* **TASK STATEMENT**
Give back the full material, exactly as it reads.
··· DATA SEGMENT
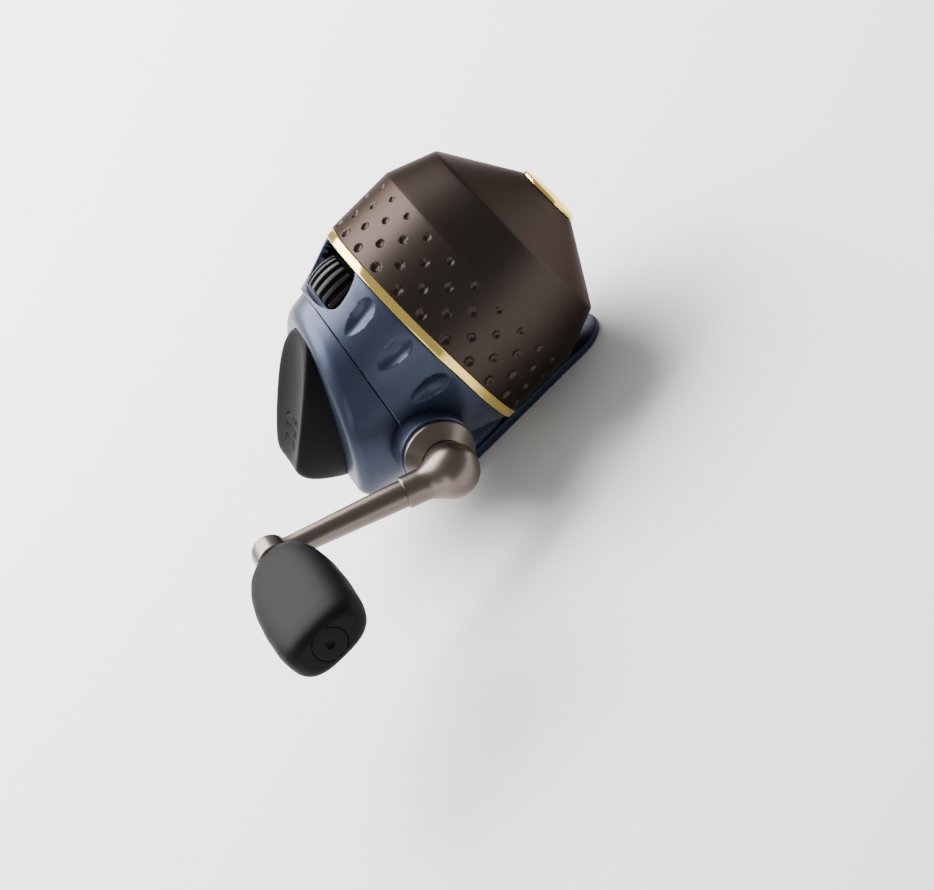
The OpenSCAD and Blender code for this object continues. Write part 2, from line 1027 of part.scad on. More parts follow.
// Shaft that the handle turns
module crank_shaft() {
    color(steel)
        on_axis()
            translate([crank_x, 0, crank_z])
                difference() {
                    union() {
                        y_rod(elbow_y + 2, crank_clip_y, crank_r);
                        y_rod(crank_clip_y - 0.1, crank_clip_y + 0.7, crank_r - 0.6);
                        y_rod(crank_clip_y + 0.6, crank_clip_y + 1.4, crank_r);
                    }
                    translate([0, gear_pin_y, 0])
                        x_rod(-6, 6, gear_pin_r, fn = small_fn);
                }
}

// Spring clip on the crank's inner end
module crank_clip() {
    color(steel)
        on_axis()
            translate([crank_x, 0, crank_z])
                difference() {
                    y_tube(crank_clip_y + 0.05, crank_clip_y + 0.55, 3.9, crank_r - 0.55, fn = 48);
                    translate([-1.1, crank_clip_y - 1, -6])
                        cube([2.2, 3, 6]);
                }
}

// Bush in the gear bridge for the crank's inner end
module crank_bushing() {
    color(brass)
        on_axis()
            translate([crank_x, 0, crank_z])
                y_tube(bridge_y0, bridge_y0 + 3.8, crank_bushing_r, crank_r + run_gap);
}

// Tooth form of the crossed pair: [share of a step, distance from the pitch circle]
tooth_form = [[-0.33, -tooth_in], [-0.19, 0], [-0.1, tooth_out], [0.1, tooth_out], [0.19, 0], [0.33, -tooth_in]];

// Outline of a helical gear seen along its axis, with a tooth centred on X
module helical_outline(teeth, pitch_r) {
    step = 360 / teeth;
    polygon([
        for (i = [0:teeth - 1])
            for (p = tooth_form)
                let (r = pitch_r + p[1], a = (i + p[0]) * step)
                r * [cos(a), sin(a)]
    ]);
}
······
* **EXERCISE SOLUTION**
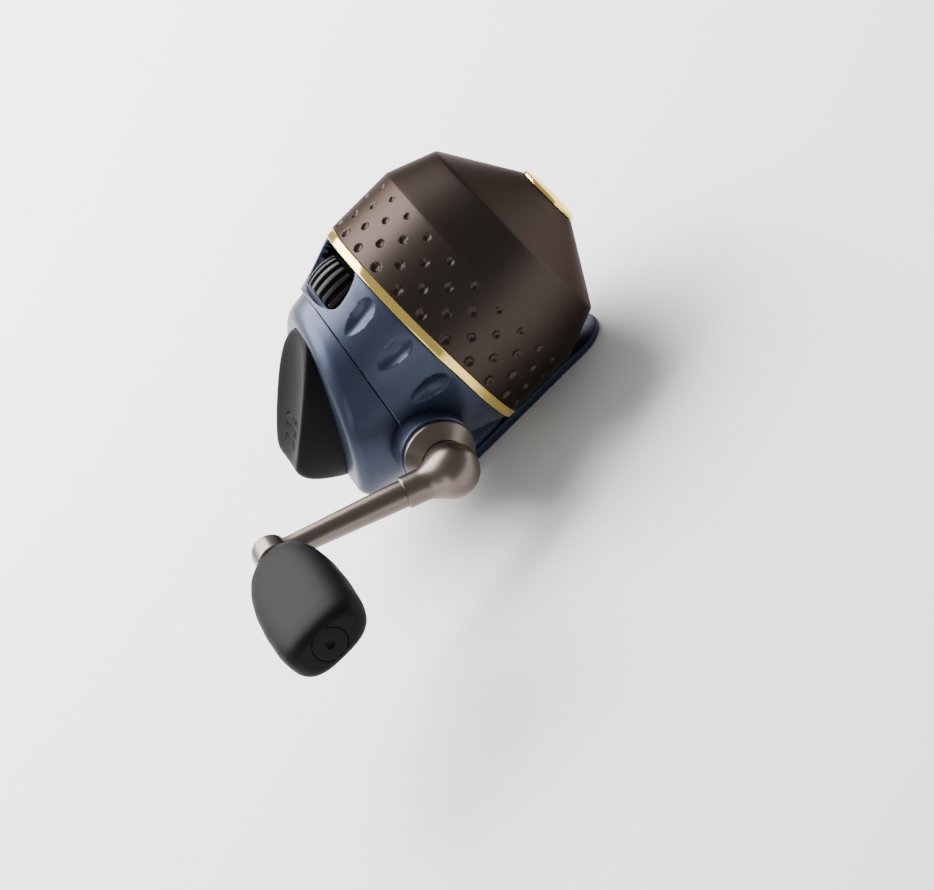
The OpenSCAD and Blender code for this object continues. Write part 2, from line 1027 of part.scad on. More parts follow.
// Shaft that the handle turns
module crank_shaft() {
    color(steel)
        on_axis()
            translate([crank_x, 0, crank_z])
                difference() {
                    union() {
                        y_rod(elbow_y + 2, crank_clip_y, crank_r);
                        y_rod(crank_clip_y - 0.1, crank_clip_y + 0.7, crank_r - 0.6);
                        y_rod(crank_clip_y + 0.6, crank_clip_y + 1.4, crank_r);
                    }
                    translate([0, gear_pin_y, 0])
                        x_rod(-6, 6, gear_pin_r, fn = small_fn);
                }
}

// Spring clip on the crank's inner end
module crank_clip() {
    color(steel)
        on_axis()
            translate([crank_x, 0, crank_z])
                difference() {
                    y_tube(crank_clip_y + 0.05, crank_clip_y + 0.55, 3.9, crank_r - 0.55, fn = 48);
                    translate([-1.1, crank_clip_y - 1, -6])
                        cube([2.2, 3, 6]);
                }
}

// Bush in the gear bridge for the crank's inner end
module crank_bushing() {
    color(brass)
        on_axis()
            translate([crank_x, 0, crank_z])
                y_tube(bridge_y0, bridge_y0 + 3.8, crank_bushing_r, crank_r + run_gap);
}

// Tooth form of the crossed pair: [share of a step, distance from the pitch circle]
tooth_form = [[-0.33, -tooth_in], [-0.19, 0], [-0.1, tooth_out], [0.1, tooth_out], [0.19, 0], [0.33, -tooth_in]];

// Outline of a helical gear seen along its axis, with a tooth centred on X
module helical_outline(teeth, pitch_r) {
    step = 360 / teeth;
    polygon([
        for (i = [0:teeth - 1])
            for (p = tooth_form)
                let (r = pitch_r + p[1], a = (i + p[0]) * step)
                r * [cos(a), sin(a)]
    ]);
}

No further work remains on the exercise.